Tantangan lain datang dari kondisi geografis dan iklim di Indonesia. Langit Indonesia yang kadang kala tertutup awan, terlebih pada musim penghujan membuat pemanfaatkan energi surya jadi kurang maksimal.
“Untuk itu, perlu baterai buat menyimpan energi surya atau solar agar dapat digunakan pada malam hari,” ujar Achandra.
Kendaraan bertenaga listrik
Langkah lain untuk membawa Indonesia menuju kemandirian energi adalah dengan serius menggarap kendaraan bertenaga listrik. Ini perlu dilakukan agar dapat mengurangi konsumsi BBM.
Tidak berhenti sampai di situ, kendaraan bertenanga listrik ini harus bisa diproduksi di dalam negeri sehingga beban impor BBM tidak berpindah menjadi beban impor kendaraan utuh.
Soal ini sebenarnya bukanlah barang baru. Sudah banyak prototipe kendaraan bertenaga listrik yang berhasil dibuat anak bangsa.
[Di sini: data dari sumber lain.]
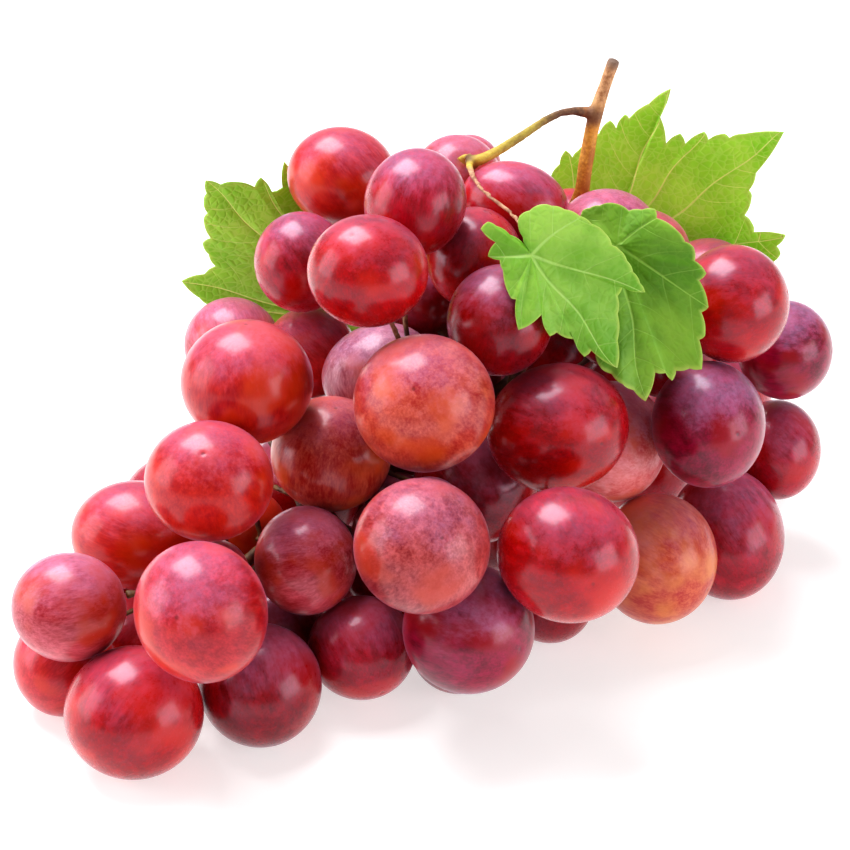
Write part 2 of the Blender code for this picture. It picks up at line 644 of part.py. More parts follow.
def leaf_frame(leaf):
    """The plane a leaf lies in: its base point and its normal, towards its free side."""
    base = seen_at(*leaf.base, leaf.base_height * MM)
    tip = seen_at(*leaf.tip, leaf.tip_height * MM)
    side = seen_at(*leaf.side, leaf.side_height * MM)
    normal = np.cross(tip - base, side - base)
    normal /= np.linalg.norm(normal)
    if normal @ VIEW_AHEAD * leaf.facing > 0:
        normal = -normal
    return base, normal


def leaf_surface(leaf):
    """The blade's middle surface before it is draped: places, rings by edge points.

    Each edge pixel is met by its sight line on the leaf's plane, and the rings are
    shares of the way from the base to the edge. The blade arches back with the
    square of that share, waves with it round the edge, and dips along its folds.
    """
    base, normal = leaf_frame(leaf)
    edge = np.array(leaf.edge, dtype=float)
    rays = sight(edge[:, 0], edge[:, 1])
    edge_places = EYE + rays * ((base - EYE) @ normal / (rays @ normal))[:, None]
    turn = np.arctan2(leaf.base[1] - edge[:, 1], edge[:, 0] - leaf.base[0])
    reach = np.linalg.norm(edge_places - base, axis=1)
    rows = []
    for share in BLADE_RINGS:
        rise = -leaf.arch * MM * share ** 2 * reach / reach.max()
        rise = rise + leaf.wave_depth * MM * share ** 2 * np.sin(leaf.waves * turn)
        for fold_turn, depth in leaf.folds:
            off = np.angle(np.exp(1j * (turn - math.radians(fold_turn))))
            rise = rise - depth * MM * share * np.exp(-(off / FOLD_WIDTH) ** 2)
        rows.append(base + (edge_places - base) * share + rise[:, None] * normal)
    return base, normal, np.array(rows)


def tree_of(objects):
    """A search tree over the faces of several objects."""
    verts = []
    faces = []
    for item in objects:
        start = len(verts)
        verts.extend(item.matrix_world @ v.co for v in item.data.vertices)
        faces.extend([start + i for i in poly.vertices] for poly in item.data.polygons)
    return BVHTree.FromPolygons(verts, faces)


def drape(leaf, base, rows, obstacles):
    """Lifts a blade off what lies under it, smoothly and along its sight lines.

    The lift that each point needs is found by a bundle of rays that fall on it from
    its free side, and lifts are evened out with their neighbours, never below what
    is needed.
    """
    offsets = [np.zeros(3)]
    for ring in DRAPE_RINGS:
        for turn in np.linspace(0, 2 * math.pi, DRAPE_RAYS, endpoint=False):
            offsets.append(ring * (VIEW_RIGHT * math.cos(turn) + VIEW_UP * math.sin(turn)))

    def outward(points):
        ray = (EYE - points) * leaf.facing
        return ray / np.linalg.norm(ray, axis=-1)[..., None]

    def needed(point):
        lift = -np.inf
        way = outward(point)
        for offset in offsets:
            origin = Vector(point + offset + way * DRAPE_REACH)
            distance = obstacles.ray_cast(origin, Vector(-way), 2 * DRAPE_REACH)[3]
            if distance is not None:
                lift = max(lift, DRAPE_REACH - distance)
        return lift + BLADE_LIFT

    need = np.array([[needed(point) for point in row] for row in rows])
    base_need = max(needed(base), 0.0)
    lift = np.maximum(need, 0.0)
    base_lift = base_need
    for _ in range(DRAPE_ROUNDS):
        inner = np.vstack((np.full(lift.shape[1], base_lift), lift[:-1]))
        outer = np.vstack((lift[1:], lift[-1:]))
        sides = np.roll(lift, 1, axis=1) + np.roll(lift, -1, axis=1)
        lift = np.maximum((inner + outer + sides) / 4, np.maximum(need, 0.0))
        base_lift = max(lift[0].mean(), base_need)
    return base + outward(base) * base_lift, rows + lift[:, :, None] * outward(rows)


def blade_normals(base, normal, rows):
    """The blade's own normals at its points, from the slopes along and round it."""
    full = np.vstack((np.tile(base, (1, rows.shape[1], 1)), rows))
    outward = np.gradient(full, axis=0)[1:]
    around = np.roll(rows, -1, axis=1) - np.roll(rows, 1, axis=1)
    cross = np.cross(outward, around)
    cross /= np.linalg.norm(cross, axis=2)[:, :, None]
    cross *= np.sign(cross @ normal)[:, :, None]
    evened = cross + np.roll(cross, 1, axis=1) + np.roll(cross, -1, axis=1) + normal
    return evened / np.linalg.norm(evened, axis=2)[:, :, None]


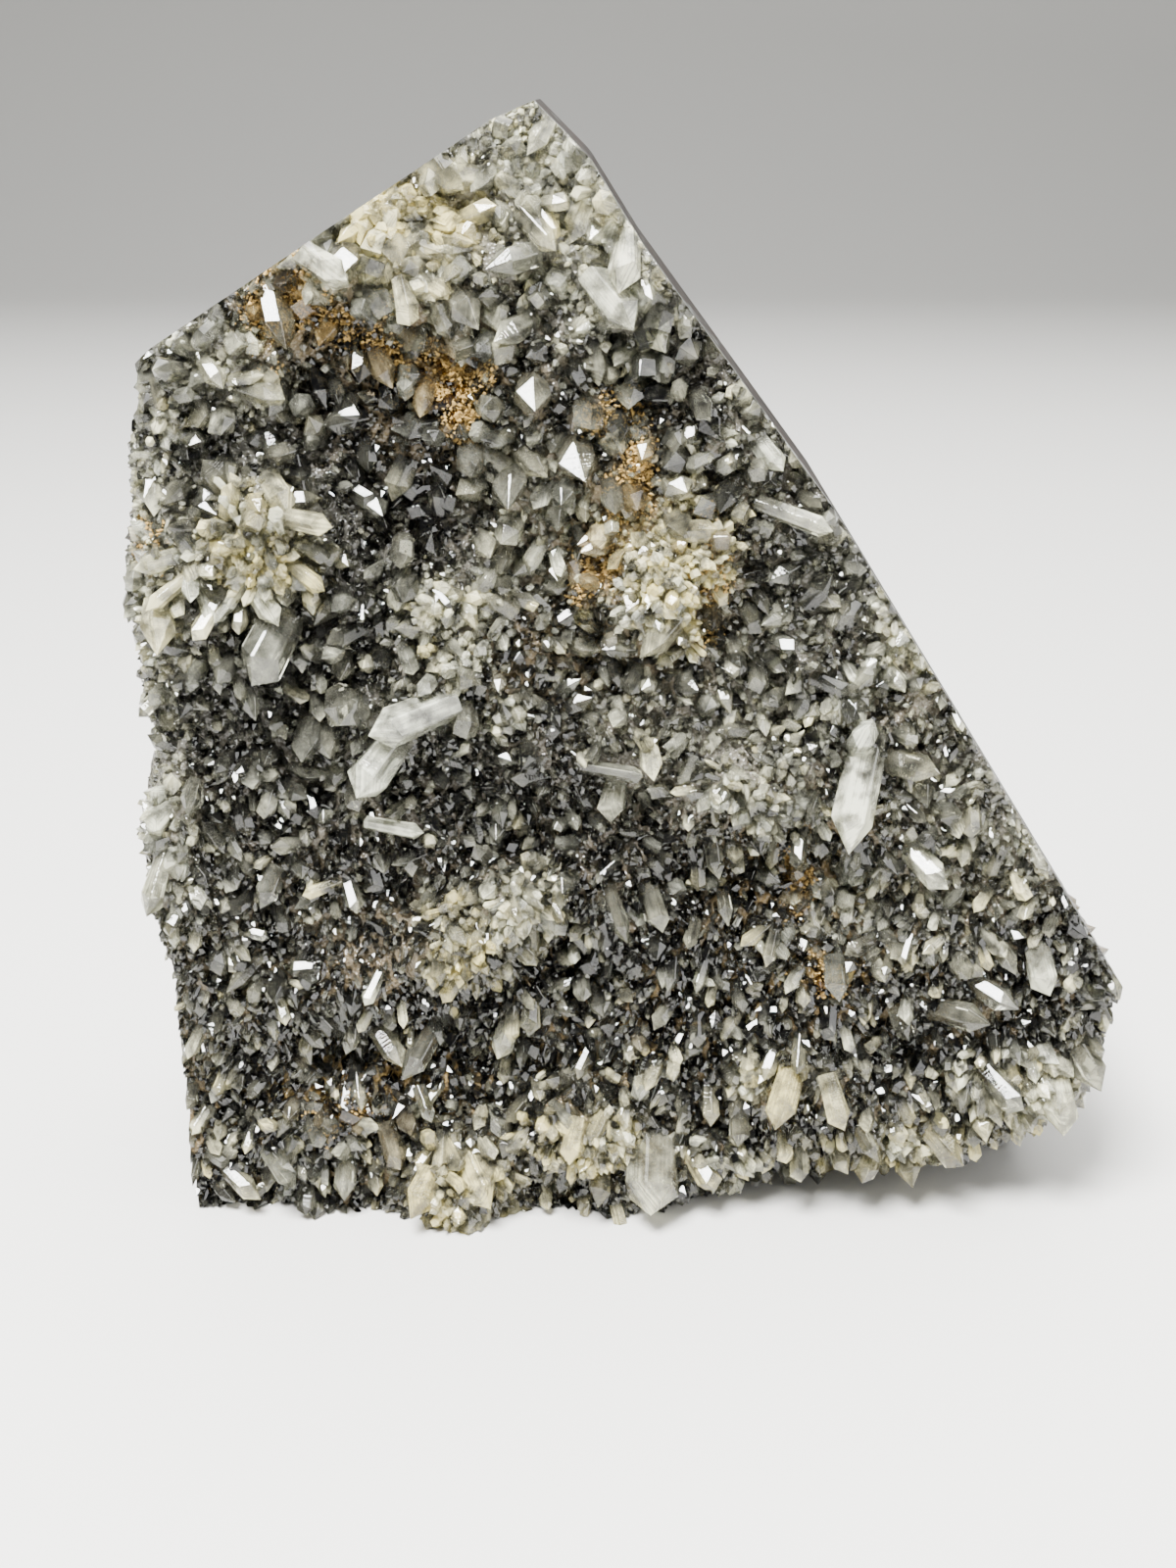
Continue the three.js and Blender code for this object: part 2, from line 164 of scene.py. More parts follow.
def patchSum(patches, x, z):
    # Sum of bell-shaped patches, each strength * exp(-((x-x0)/across)^2 - ((z-z0)/up)^2)
    x, z = np.asarray(x, float)[..., None], np.asarray(z, float)[..., None]
    bells = np.exp(-((x - patches[:, 0]) / patches[:, 2]) ** 2 - ((z - patches[:, 1]) / patches[:, 3]) ** 2)
    return (bells * patches[:, 4]).sum(-1)


def waveSum(rows, x, z):
    # Sum of sine waves, each height * sin(across*x + up*z + shift)
    x, z = np.asarray(x, float)[..., None], np.asarray(z, float)[..., None]
    return (rows[:, 2] * np.sin(rows[:, 0] * x + rows[:, 1] * z + rows[:, 3])).sum(-1)


# How the patches wander on the grown sides: mm up and down, share across, waves along y and z
drift = dict(start=-12, full=2, up=7, across=0.1, alongY=0.42, alongZ=0.21, quicker=1.7)


def drifted(place):
    # x and z at which a place reads the patches: with deep from 0 at the front to 1 on the sides,
    # x * (1 - across*deep*(1 + cos(quicker*wave))) and z + up*deep*sin(wave)
    deep = smoothStep(drift["start"], drift["full"], place[:, 1])
    wave = drift["alongY"] * place[:, 1] + drift["alongZ"] * place[:, 2]
    x = place[:, 0] * (1 - drift["across"] * deep * (1 + np.cos(drift["quicker"] * wave)))
    return x, place[:, 2] + drift["up"] * deep * np.sin(wave)


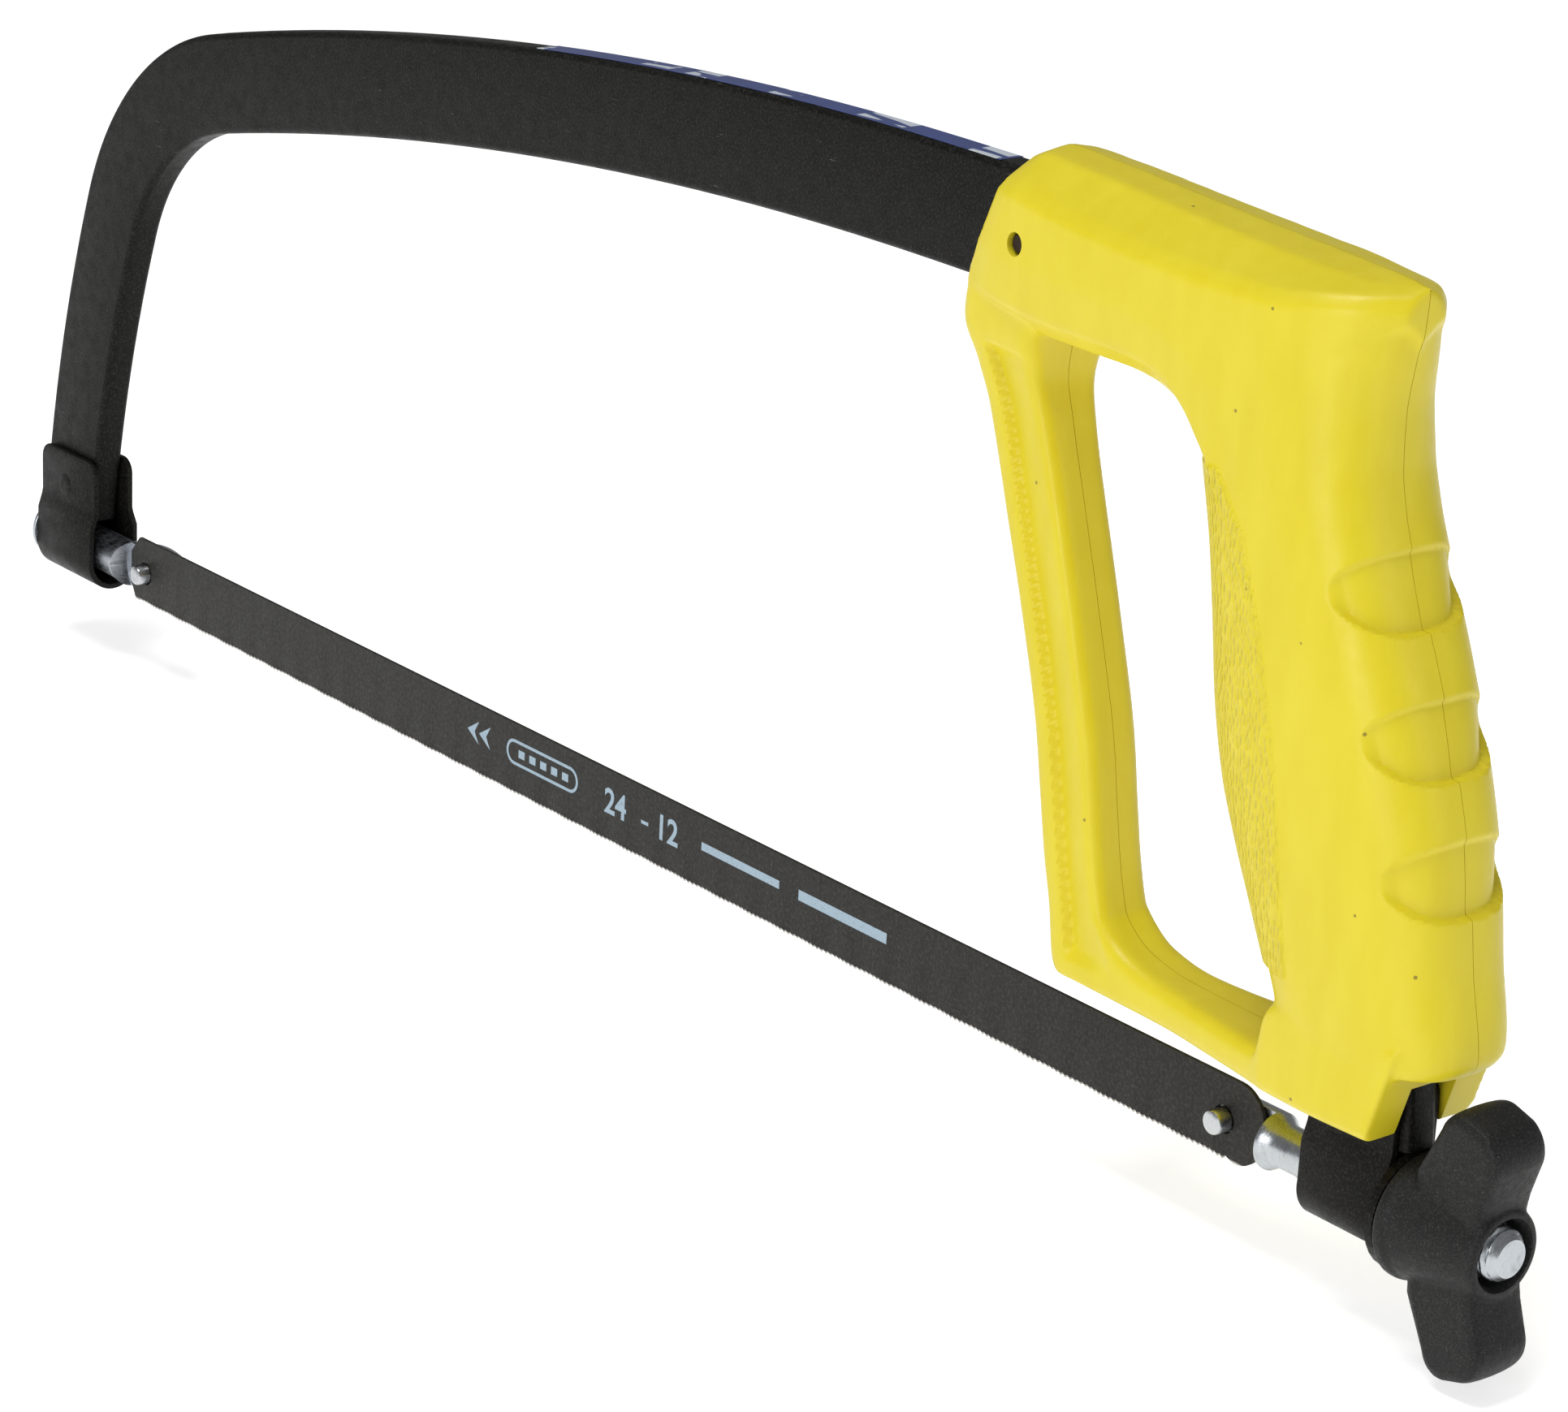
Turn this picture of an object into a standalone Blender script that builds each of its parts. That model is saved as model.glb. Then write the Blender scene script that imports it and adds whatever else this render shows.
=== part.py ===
"""Hacksaw with an arched tube frame, an enclosed grip and a wing-nut blade tensioner.

Lengths below are in millimetres and become metres in MM. The working frame has the front blade
pin at x = 0, the blade running along +X toward the handle, the saw's middle plane at y = 0 and
+Z up. Everything hangs under one empty that moves the middle of the hand grip to the origin.
"""

import math

import bmesh
import bpy
from mathutils import Matrix, Vector

MM = 0.001
GAP = 0.3                       # clearance between touching pieces

# Middle of the hand grip, in the working frame
GRIP_CENTRE = (317.0, 0.0, 64.0)

# Blade: 12 inch hole spacing, half-inch strip
HOLE_SPACING = 300.0
BLADE_WIDTH = 12.7
BLADE_RISE = 0.4                # the holes sit a little below the strip's centre line
BLADE_THICK = 0.65
BLADE_FRONT = 5.2               # blade left in front of the front hole
BLADE_REAR = 8.2                # and behind the rear hole
BLADE_Y = -0.95                 # the blade's own middle plane
PIN_RADIUS = 1.9
BLADE_HOLE_RADIUS = 2.2
PIN_PROUD = 2.6                 # how far the pins stand out of the blade
FLAT_Y = BLADE_Y + BLADE_THICK / 2 + GAP      # milled face the blade lies against

# Stud, bolt and wing nut, all turned about the x axis
SHANK_RADIUS = 4.0
THREAD_RADIUS = 3.9
TAB_HALF = 4.4                  # half height of the flattened tabs behind the blade
BOSS_RADIUS = 6.0               # swollen end of the front stud's tab
FRONT_SADDLE = (-34.4, -14.2)
REAR_SADDLE = (319.2, 335.4)
HEAD_RADIUS = 6.0
WASHER_RADIUS = 8.8
BOLT_END = 354.7
HUB = (337.3, 353.6)
FLANGE_RADIUS = 9.4
WING_TILT = math.radians(-1)
WING_HALF = 4.6                 # half thickness of the wings
INSERT_RADIUS = 5.6             # across the corners of the moulded-in nut
INSERT_SPAN = (340.4, 349.4)

# Frame tube
TUBE_HEIGHT = 18.0
TUBE_WIDTH = 5.8
TUBE_WALL = 1.0
TUBE_CORNER = 1.2
TUBE_START = (-26.8, 7.2)       # centre of the open end of the front leg
TUBE_HEADING = 8.0              # degrees from upright there
# Arcs of the centre line: (length, turn in degrees, number of steps)
TUBE_ARCS = (
    (64.0, 13.0, 3),            # front leg
    (50.3, 57.3, 10),           # front bend
    (201.5, 12.4, 7),           # arched spine
    (53.4, 0.9, 1),             # spine inside the handle
    (39.2, 68.4, 8),            # bend down into the grip
    (90.4, 16.2, 4),            # rear leg inside the grip
)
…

Sebut saja, Tucuxi (mobil listrik sport) pada 2012, Gendhis (mobil listrik MPV) pada 2013, Selo (super car listrik) tahun 2013, Evina (city car listrik) tahun 2013, dan Hevana (mobil listrik berjenis sedan) pada 2013.
Terbaru adalah Bus MD255-XE2 buatan PT Mobil Anak Bangsa (MAB). Bus listirk ini bahkan telah resmi dijual dan sudah laku 2 unit.
Namun lagi-lagi, semua itu belum bisa diproduksi massal karena menghadapi banyak kendala. Dilansir Kompas.com, Selasa (12/6/2019), Badan Pengkajian dan Penerapan Teknologi (BPPT) mendapati 7 kendala penerapan kendaraan bertenaga listrik.
“Mulai dari keterbatasan fasilitas pengisian daya, belum adanya regulasi harga energi listrik, lamanya pengisian daya dengan charger biasa, dan tidak adanya suara dari kendaraan yang berpotensi membahayakan pengendara lain,” kata Deputi BPPT Bidang Teknologi Informasi Energi dan Material (TIEM) Eniya Listiani Dewi.
Baca juga: BPPT Menilai Kendaraan Listrik Masih Punya Kendala
Tantangan selanjutnya, lanjut Eniya, adalah masa periodik penggunaan baterai, ketidakcocokan kota yang minim daya listrik, belum ada ketetapan regulasi insentif, serta tidak adanya subsidi bagi pengguna yang membuat harga kendaraan bertenaga listrik mahal.
Belum kompetitifnya harga kendaraan bertenaga listrik akibat dari penggunaan teknologi canggih yang mahal. Adapun salah satu komponen yang membuat harga kendaraan ini melambung tinggi, yakni baterai.
Terkait baterai, Indonesia sendiri berpotensi bisa memproduksi komponen ini di dalam negeri. Hal ini dibenarkan Peneliti Lembaga Penyelidikan Ekonomi & Masyarakat Universitas Indonesia (LPEM UI) Chaikal Nuryakin.
“Saat ini Indonesia memiliki sumber bahan baku alias raw material baterai. Sementara itu, teknologi pembuatan baterai masih harus diambil dari luar,” kata dia kepada Kompas.com, Kamis (11/7/2019).
Untuk itu, Indonesia bisa mengundang investor dari luar buat mengembangkan dan memproduksi baterai buat kendaraan bertenaga listrik.
"Kita bisa punya nilai tambah lebih bagus. Dibandingkan hanya menjual raw material ke luar dan orang luar yang buat dan tenaga kerjanya juga orang sana," jelas Chaikal.
Fakta tersebut jelas menjadi angin segar bagi pengembangan kendaraan bertenaga listrik di Tanah Air. Apalagi bila dibarengi dengan memaksimalkan potensi EBT yang ada.
Dengan demikian, krisis energi yang ada di depan mata kita pun, lambat laun akan berganti menjadi berkelebihan energi.
Namun itu semua bisa terjadi, bila semua stakehoders yang ada di negeri ini benar-benar serius menggarap potensi EBT dan kendaraan bertenaga listrik di Tanah Air.